WHAT IS ASKED: Everything from the first line down to the line containing "if empty is" should be reproduced exactly; please include nothing else.

RECORDS FOR PROCESSING:
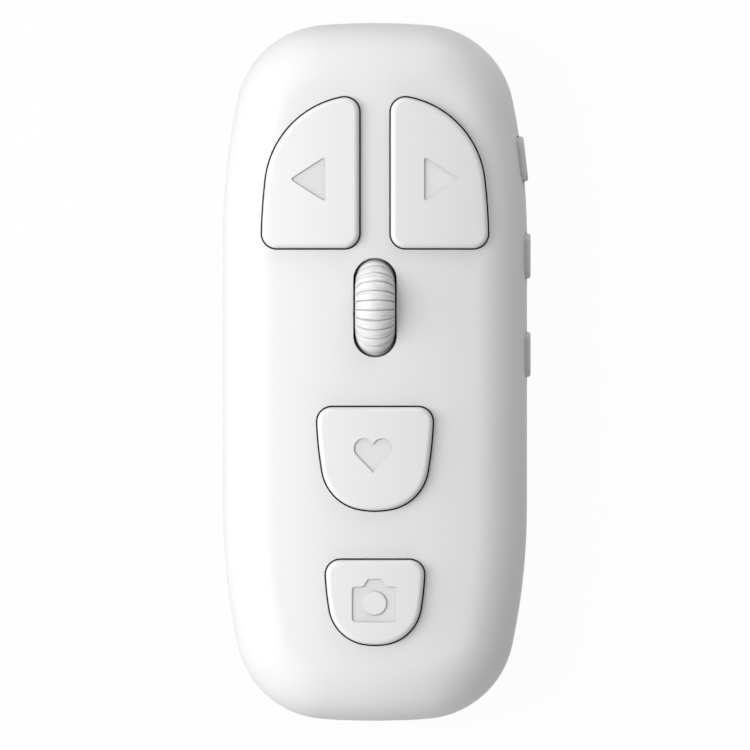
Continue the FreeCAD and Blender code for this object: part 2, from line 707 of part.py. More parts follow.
def on_wall(item, key_y):
    """Moves a piece from the wall's frame to its place along the right side."""
    past = f"({key_y} > case_length / 2 - end_run)"
    rise = f"(({key_y} - case_length / 2 + end_run) / flank_radius)"
    item.Placement = FreeCAD.Placement(FreeCAD.Vector(), FreeCAD.Rotation(FreeCAD.Vector(0, 0, 1), 1))
    bind(item, Placement_Rotation_Angle=f"{past} ? asin({rise}) : 0 deg",
         Placement_Base_x=f"case_width / 2 - ({past} ? flank_radius * (1 - cos(asin({rise}))) : 0)",
         Placement_Base_y=key_y)
    return item


def side_bar(name, low, high, grow):
    """A lying bar with round ends, long along the wall, between two depths."""
    run = "(side_length - side_height) / 2"
    half = f"side_height / 2 + {grow}"
    middle = box(name + "_middle", (low, high), (f"-{run}", run), (f"side_z - ({half})", f"side_z + {half}"))
    ends = [rod(f"{name}_{word}", "x", half, low, high, (f"{sign}{run}", "side_z"))
            for word, sign in (("far", ""), ("near", "-"))]
    return fuse(name, middle, *ends)


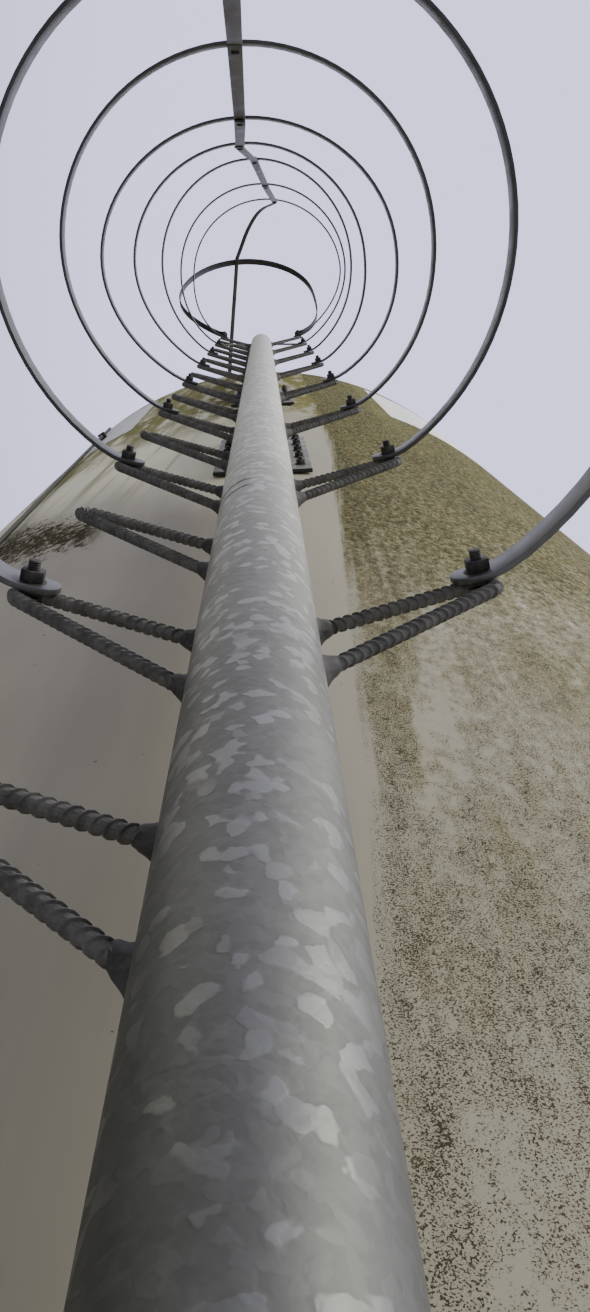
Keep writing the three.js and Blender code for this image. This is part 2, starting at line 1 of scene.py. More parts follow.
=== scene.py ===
# %% [markdown]
# # A farm grain silo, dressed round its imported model
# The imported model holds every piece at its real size. This script keeps it as a fixed frame and makes the
# looks: smooth shells, ribbed step bars, nuts with threads, and a weathered finish on each surface.
# Everything is in metres, +Z up, with the ladder on the -Y side.

# %% Load the frame
from math import acos, ceil, cos, degrees, hypot, pi, radians, sin, tan

import bpy
from mathutils import Matrix, Vector


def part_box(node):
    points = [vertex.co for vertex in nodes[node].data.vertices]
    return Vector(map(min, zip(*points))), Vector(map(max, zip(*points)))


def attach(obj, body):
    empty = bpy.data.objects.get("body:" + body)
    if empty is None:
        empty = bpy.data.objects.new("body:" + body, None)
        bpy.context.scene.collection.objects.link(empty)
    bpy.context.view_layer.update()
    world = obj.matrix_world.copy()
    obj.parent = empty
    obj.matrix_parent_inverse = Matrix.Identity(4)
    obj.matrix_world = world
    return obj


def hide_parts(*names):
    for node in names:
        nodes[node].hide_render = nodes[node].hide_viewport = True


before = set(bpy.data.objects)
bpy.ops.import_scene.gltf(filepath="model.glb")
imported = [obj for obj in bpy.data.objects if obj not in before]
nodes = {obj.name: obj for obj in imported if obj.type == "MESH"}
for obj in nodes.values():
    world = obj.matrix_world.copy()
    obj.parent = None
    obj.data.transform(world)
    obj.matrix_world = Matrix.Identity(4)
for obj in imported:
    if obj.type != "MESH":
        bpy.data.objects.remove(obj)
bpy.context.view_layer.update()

# %% [markdown]
# ## Where things are
# The silo's axis and the pole's axis come from the frame, so a new model moves the dressing with it. The
# ladder is built in a frame of its own, with the pole's axis at the origin, and is turned and moved as a
# whole at the end.

# %% Axes and main sizes from the frame
roof_low, roof_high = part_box("roof_cone")
wall_low, wall_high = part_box("wall_front")
foot_low, foot_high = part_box("foot_plate_front")
leg_low, leg_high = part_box("leg_right")
SILO_X = (roof_low.x + roof_high.x) / 2
SILO_Y = (roof_low.y + roof_high.y) / 2
SILO_CENTRE = (SILO_X, SILO_Y)
WALL_RADIUS = (roof_high.x - roof_low.x) / 2
WALL_BOTTOM = wall_low.z
WALL_TOP = wall_high.z
POLE_X = (foot_low.x + foot_high.x) / 2
POLE_Y = (foot_low.y + foot_high.y) / 2
PIPE_RADIUS = (leg_high.y - leg_low.y) / 2
LADDER_TURN = radians(1.4)
SEAT_GAP = 0.0003
print("silo axis", round(SILO_Y, 4), "pole axis", round(POLE_Y, 4), "wall radius", round(WALL_RADIUS, 4))

# %% [markdown]
# ## Small tools
# Blender's operators act on what is selected, so each helper picks its piece first. A finished piece stands
# at the origin, unturned and unscaled, with its place in its mesh, so a finish can be painted by height and
# angle.


# %% Pick a piece and open its mesh
def select_none():
    """Leaves object mode with nothing selected."""
    if bpy.context.object and bpy.context.object.mode != "OBJECT":
        bpy.ops.object.mode_set(mode="OBJECT")
    bpy.ops.object.select_all(action="DESELECT")


def pick(*pieces):
    select_none()
    for piece in pieces:
        piece.select_set(True)
    bpy.context.view_layer.objects.active = pieces[0]


def open_mesh(piece):
    """Edit mode, with the whole mesh selected."""
    pick(piece)
    bpy.ops.object.mode_set(mode="EDIT")
    bpy.ops.mesh.select_all(action="SELECT")


def close_mesh():
    bpy.ops.object.mode_set(mode="OBJECT")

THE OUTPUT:
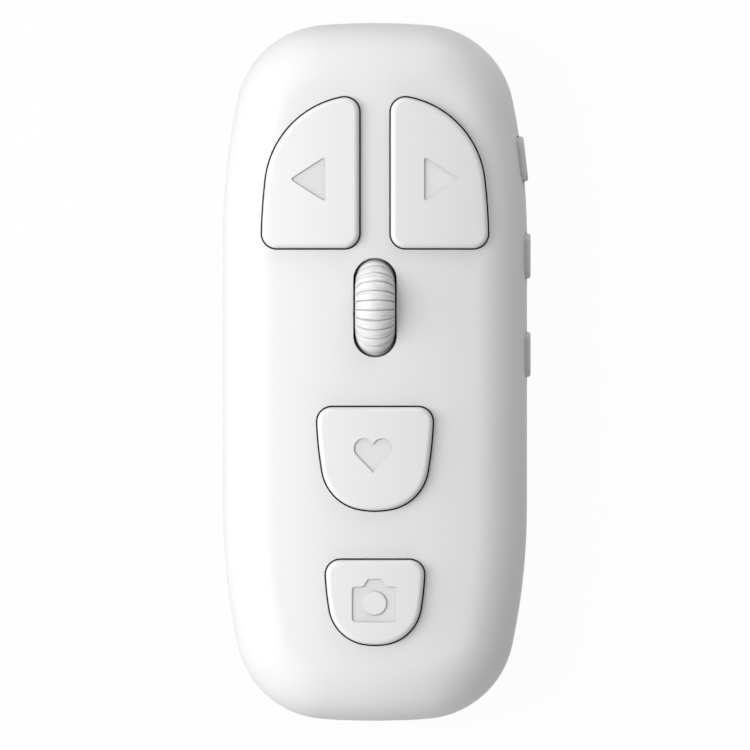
Continue the FreeCAD and Blender code for this object: part 2, from line 707 of part.py. More parts follow.
def on_wall(item, key_y):
    """Moves a piece from the wall's frame to its place along the right side."""
    past = f"({key_y} > case_length / 2 - end_run)"
    rise = f"(({key_y} - case_length / 2 + end_run) / flank_radius)"
    item.Placement = FreeCAD.Placement(FreeCAD.Vector(), FreeCAD.Rotation(FreeCAD.Vector(0, 0, 1), 1))
    bind(item, Placement_Rotation_Angle=f"{past} ? asin({rise}) : 0 deg",
         Placement_Base_x=f"case_width / 2 - ({past} ? flank_radius * (1 - cos(asin({rise}))) : 0)",
         Placement_Base_y=key_y)
    return item


def side_bar(name, low, high, grow):
    """A lying bar with round ends, long along the wall, between two depths."""
    run = "(side_length - side_height) / 2"
    half = f"side_height / 2 + {grow}"
    middle = box(name + "_middle", (low, high), (f"-{run}", run), (f"side_z - ({half})", f"side_z + {half}"))
    ends = [rod(f"{name}_{word}", "x", half, low, high, (f"{sign}{run}", "side_z"))
            for word, sign in (("far", ""), ("near", "-"))]
    return fuse(name, middle, *ends)


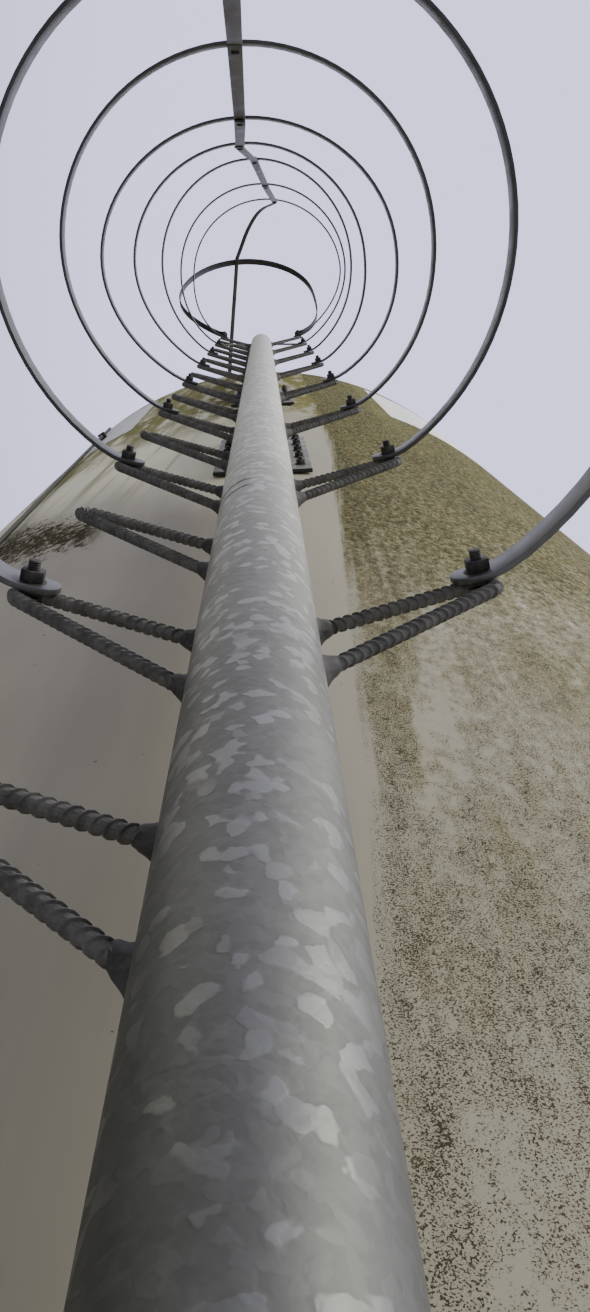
Keep writing the three.js and Blender code for this image. This is part 2, starting at line 1 of scene.py. More parts follow.
=== scene.py ===
# %% [markdown]
# # A farm grain silo, dressed round its imported model
# The imported model holds every piece at its real size. This script keeps it as a fixed frame and makes the
# looks: smooth shells, ribbed step bars, nuts with threads, and a weathered finish on each surface.
# Everything is in metres, +Z up, with the ladder on the -Y side.

# %% Load the frame
from math import acos, ceil, cos, degrees, hypot, pi, radians, sin, tan

import bpy
from mathutils import Matrix, Vector


def part_box(node):
    points = [vertex.co for vertex in nodes[node].data.vertices]
    return Vector(map(min, zip(*points))), Vector(map(max, zip(*points)))


def attach(obj, body):
    empty = bpy.data.objects.get("body:" + body)
    if empty is None:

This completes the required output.